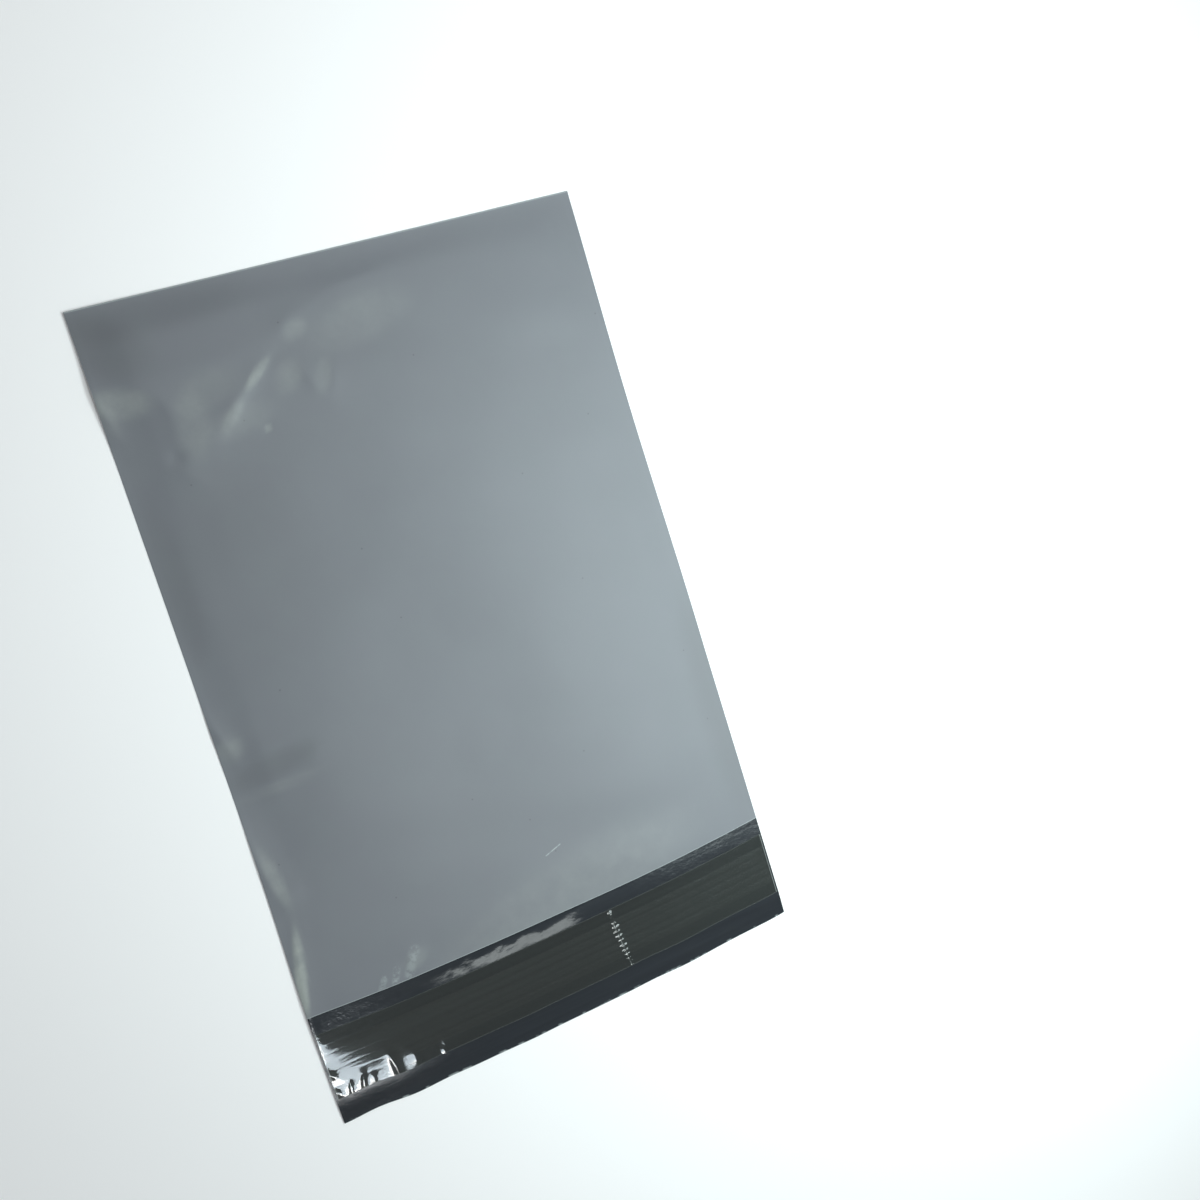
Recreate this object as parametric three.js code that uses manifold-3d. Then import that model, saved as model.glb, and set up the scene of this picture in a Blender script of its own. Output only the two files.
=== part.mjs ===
// A flat poly mailer bag: one folded and side-welded sheet of film, a hot-melt adhesive strip on its
// closing lip, and the release liner that covers the strip. Millimetres, +Z up.
// The bag lies on its back panel, with its closed end towards +Y and its lip towards -Y.
// The origin is under the middle of the bag, on the surface that it lies on.
import * as THREE from "three";
import { mergeVertices } from "three/addons/utils/BufferGeometryUtils.js";
import Module from "manifold-3d";

// ---- Driving dimensions --------------------------------------------------------------------------
const BAG_WIDTH = 254;
const POCKET_LENGTH = 347;
const LIP_LENGTH = 53;
const FILM = 0.06; // thickness of the film
const POCKET_GAP = 0.3; // air between the panels of an empty bag
const WELD_WIDTH = 3.5; // fused strip along each side
const SLOPE_WIDTH = 18; // the front panel rises over this width from a weld or the fold

const BAND_SETBACK = 7.5; // bare lip between the mouth and the liner
const LINER_WIDTH = 33;
const LINER_THICKNESS = 0.04;
const LINER_END_INSET = 1; // the liner stops this short of each side of the lip
const LINER_HEM = 5; // the liner comes down to the lip over this width

const GLUE_WIDTH = 20.5;
const GLUE_END_INSET = 2;
const GLUE_BASE = 0.04; // adhesive between the beads
const BEAD_HEIGHT = 0.06; // a bead stands this far over the base
const BEAD_COUNT = 5;

// ---- Places that follow from them ----------------------------------------------------------------
const TOTAL_LENGTH = POCKET_LENGTH + LIP_LENGTH;
const FOLD_Y = TOTAL_LENGTH / 2;
const LIP_Y = -TOTAL_LENGTH / 2;
const MOUTH_Y = LIP_Y + LIP_LENGTH;
const BAND_Y = MOUTH_Y - BAND_SETBACK - LINER_WIDTH / 2; // middle of the liner and the adhesive
const GLUE_TOP = FILM + GLUE_BASE + BEAD_HEIGHT;

// ---- Materials -----------------------------------------------------------------------------------
const filmGrey = new THREE.MeshStandardMaterial({ color: 0x8b969c, roughness: 0.42, metalness: 0 });
const glueGrey = new THREE.MeshStandardMaterial({ color: 0x3c4341, roughness: 0.35, metalness: 0 });
const linerClear = new THREE.MeshStandardMaterial({ color: 0x5a625f, roughness: 0.08, metalness: 0 });

// ---- Solids --------------------------------------------------------------------------------------
const wasm = await Module();
wasm.setup();

// A closed geometry as a manifold-3d solid, for joining and cutting.
function toSolid(geometry) {
  const bare = geometry.clone();
  bare.deleteAttribute("normal");
  bare.deleteAttribute("uv");
  const merged = mergeVertices(bare);
  const vertProperties = new Float32Array(merged.attributes.position.array);
  const triVerts = new Uint32Array(merged.index.array);
  return new wasm.Manifold(new wasm.Mesh({ numProp: 3, vertProperties, triVerts }));
}

// A manifold-3d solid as a geometry with flat faces.
function toGeometry(solid) {
  const mesh = solid.getMesh();
  const geometry = new THREE.BufferGeometry();
  geometry.setAttribute("position", new THREE.BufferAttribute(mesh.vertProperties, 3));
  geometry.setIndex(new THREE.BufferAttribute(mesh.triVerts, 1));
  geometry.computeVertexNormals();
  return geometry;
}

// A section drawn in the plane of Y and Z, carried along X over a width centred on the bag.
function acrossBag(section, width) {
  const geometry = new THREE.ExtrudeGeometry(section, { depth: width, bevelEnabled: false });
  const toFrame = new THREE.Matrix4().set(0, 0, 1, -width / 2, 1, 0, 0, 0, 0, 1, 0, 0, 0, 0, 0, 1);
  return geometry.applyMatrix4(toFrame);
}

// A section drawn in the plane of X and Z, carried along Y over the bag's length and a little past it.
function alongBag(section) {
  const past = 5;
  const depth = TOTAL_LENGTH + 2 * past;
  const geometry = new THREE.ExtrudeGeometry(section, { depth, bevelEnabled: false });
  const toFrame = new THREE.Matrix4().set(1, 0, 0, 0, 0, 0, -1, depth / 2, 0, 1, 0, 0, 0, 0, 0, 1);
  return geometry.applyMatrix4(toFrame);
}

// ---- Bag film ------------------------------------------------------------------------------------
// Seen from the side, the sheet is a hairpin: lip and back panel below, a tight round fold at the
// closed end, and the front panel above, which ends at the mouth.
function filmOutsideAlong() {
  const shape = new THREE.Shape();
  shape.moveTo(LIP_Y, 0);
  shape.lineTo(FOLD_Y - FILM, 0);
  shape.absarc(FOLD_Y - FILM, FILM, FILM, -Math.PI / 2, Math.PI / 2, false);
  shape.lineTo(FOLD_Y - FILM - SLOPE_WIDTH, 2 * FILM + POCKET_GAP);
  shape.lineTo(MOUTH_Y, 2 * FILM + POCKET_GAP);
  shape.lineTo(MOUTH_Y, FILM);
  shape.lineTo(LIP_Y, FILM);
  shape.closePath();
  return shape;
}

// Seen from an end, the panels are fused flat at both sides and part towards the middle.
function filmOutsideAcross() {
  const side = BAG_WIDTH / 2;
  const weld = side - WELD_WIDTH;
  const crown = weld - SLOPE_WIDTH;
  const shape = new THREE.Shape();
  shape.moveTo(-side, 0);
  shape.lineTo(side, 0);
  shape.lineTo(side, 2 * FILM);
  shape.lineTo(weld, 2 * FILM);
  shape.lineTo(crown, 2 * FILM + POCKET_GAP);
  shape.lineTo(-crown, 2 * FILM + POCKET_GAP);
  shape.lineTo(-weld, 2 * FILM);
  shape.lineTo(-side, 2 * FILM);
  shape.closePath();
  return shape;
}

// The pocket is the same form one film thickness further in, and it runs out through the mouth.
function pocketAlong() {
  const past = 2;
  const shape = new THREE.Shape();
  shape.moveTo(MOUTH_Y - past, FILM);
  shape.lineTo(FOLD_Y - FILM, FILM);
  shape.lineTo(FOLD_Y - FILM - SLOPE_WIDTH, FILM + POCKET_GAP);
  shape.lineTo(MOUTH_Y - past, FILM + POCKET_GAP);
  shape.closePath();
  return shape;
}

function pocketAcross() {
  const weld = BAG_WIDTH / 2 - WELD_WIDTH;
  const crown = weld - SLOPE_WIDTH;
  const shape = new THREE.Shape();
  shape.moveTo(-weld, FILM);
  shape.lineTo(weld, FILM);
  shape.lineTo(crown, FILM + POCKET_GAP);
  shape.lineTo(-crown, FILM + POCKET_GAP);
  shape.closePath();
  return shape;
}

function makeFilm() {
  const outside = toSolid(acrossBag(filmOutsideAlong(), BAG_WIDTH)).intersect(
    toSolid(alongBag(filmOutsideAcross())),
  );
  const pocket = toSolid(acrossBag(pocketAlong(), BAG_WIDTH)).intersect(
    toSolid(alongBag(pocketAcross())),
  );
  const mesh = new THREE.Mesh(toGeometry(outside.subtract(pocket)), filmGrey);
  mesh.name = "mailer_film";
  return mesh;
}

// ---- Adhesive strip ------------------------------------------------------------------------------
// A thin base with lengthwise beads, each a low round hump. It lies on the lip's inner face.
function makeAdhesive() {
  const pitch = GLUE_WIDTH / BEAD_COUNT;
  const near = BAND_Y - GLUE_WIDTH / 2;
  const section = new THREE.Shape();
  section.moveTo(near, FILM);
  section.lineTo(near + GLUE_WIDTH, FILM);
  section.lineTo(near + GLUE_WIDTH, FILM + GLUE_BASE);
  for (let bead = BEAD_COUNT - 1; bead >= 0; bead--) {
    const foot = near + bead * pitch;
    section.lineTo(foot + 0.8 * pitch, FILM + GLUE_BASE);
    section.lineTo(foot + 0.65 * pitch, GLUE_TOP);
    section.lineTo(foot + 0.35 * pitch, GLUE_TOP);
    section.lineTo(foot + 0.2 * pitch, FILM + GLUE_BASE);
  }
  section.lineTo(near, FILM + GLUE_BASE);
  section.closePath();
  const mesh = new THREE.Mesh(acrossBag(section, BAG_WIDTH - 2 * GLUE_END_INSET), glueGrey);
  mesh.name = "adhesive_strip";
  return mesh;
}

// ---- Release liner -------------------------------------------------------------------------------
// A film strip that rests on the beads and comes down to the lip along both of its long edges.
function makeLiner() {
  const half = LINER_WIDTH / 2;
  const flat = half - LINER_HEM;
  const outline = [
    [-half, FILM],
    [-flat, GLUE_TOP],
    [flat, GLUE_TOP],
    [half, FILM],
    [half, FILM + LINER_THICKNESS],
    [flat, GLUE_TOP + LINER_THICKNESS],
    [-flat, GLUE_TOP + LINER_THICKNESS],
    [-half, FILM + LINER_THICKNESS],
  ];
  const section = new THREE.Shape(outline.map(([y, z]) => new THREE.Vector2(BAND_Y + y, z)));
  const mesh = new THREE.Mesh(acrossBag(section, BAG_WIDTH - 2 * LINER_END_INSET), linerClear);
  mesh.name = "release_liner";
  return mesh;
}

const group = new THREE.Group();
group.add(makeFilm(), makeAdhesive(), makeLiner());

export default group;
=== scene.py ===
"""A flat poly mailer bag, lying face up: its film, the adhesive strip on its closing lip and the clear
release liner over that strip. It is laid out as a Blender add-on and is run as a script."""

import math

import bpy
import numpy as np
from bpy.props import FloatProperty, FloatVectorProperty, IntProperty, PointerProperty
from mathutils import Matrix, Vector


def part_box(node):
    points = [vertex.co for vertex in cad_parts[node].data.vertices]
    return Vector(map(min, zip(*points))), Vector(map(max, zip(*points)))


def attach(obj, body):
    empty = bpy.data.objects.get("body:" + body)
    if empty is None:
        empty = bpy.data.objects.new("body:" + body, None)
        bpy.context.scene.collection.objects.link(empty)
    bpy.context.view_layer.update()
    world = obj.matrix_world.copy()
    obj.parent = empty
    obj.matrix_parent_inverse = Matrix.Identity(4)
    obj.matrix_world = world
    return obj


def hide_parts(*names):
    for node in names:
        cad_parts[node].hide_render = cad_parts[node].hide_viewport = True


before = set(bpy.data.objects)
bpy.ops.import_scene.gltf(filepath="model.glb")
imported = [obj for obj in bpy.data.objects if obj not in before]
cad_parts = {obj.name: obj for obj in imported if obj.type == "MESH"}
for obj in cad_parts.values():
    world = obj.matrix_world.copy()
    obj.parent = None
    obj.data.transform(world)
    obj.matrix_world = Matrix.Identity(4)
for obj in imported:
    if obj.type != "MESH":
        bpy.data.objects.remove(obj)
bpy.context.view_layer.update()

bl_info = {
    "name": "Poly mailer bag",
    "version": (1, 0, 0),
    "blender": (4, 5, 0),
    "location": "3D View > Sidebar > Mailer",
    "description": "Builds a flat poly mailer bag round its packed frame",
    "category": "Add Mesh",
}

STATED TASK
Reproduce verbatim the lines above, from the line with "const group = new THREE.Group();" through the line with "cad_parts[node].hide_render = cad_parts[node].hide_viewport".

CORRECT ANSWER
const group = new THREE.Group();
group.add(makeFilm(), makeAdhesive(), makeLiner());

export default group;
=== scene.py ===
"""A flat poly mailer bag, lying face up: its film, the adhesive strip on its closing lip and the clear
release liner over that strip. It is laid out as a Blender add-on and is run as a script."""

import math

import bpy
import numpy as np
from bpy.props import FloatProperty, FloatVectorProperty, IntProperty, PointerProperty
from mathutils import Matrix, Vector


def part_box(node):
    points = [vertex.co for vertex in cad_parts[node].data.vertices]
    return Vector(map(min, zip(*points))), Vector(map(max, zip(*points)))


def attach(obj, body):
    empty = bpy.data.objects.get("body:" + body)
    if empty is None:
        empty = bpy.data.objects.new("body:" + body, None)
        bpy.context.scene.collection.objects.link(empty)
    bpy.context.view_layer.update()
    world = obj.matrix_world.copy()
    obj.parent = empty
    obj.matrix_parent_inverse = Matrix.Identity(4)
    obj.matrix_world = world
    return obj


def hide_parts(*names):
    for node in names:
        cad_parts[node].hide_render = cad_parts[node].hide_viewport = True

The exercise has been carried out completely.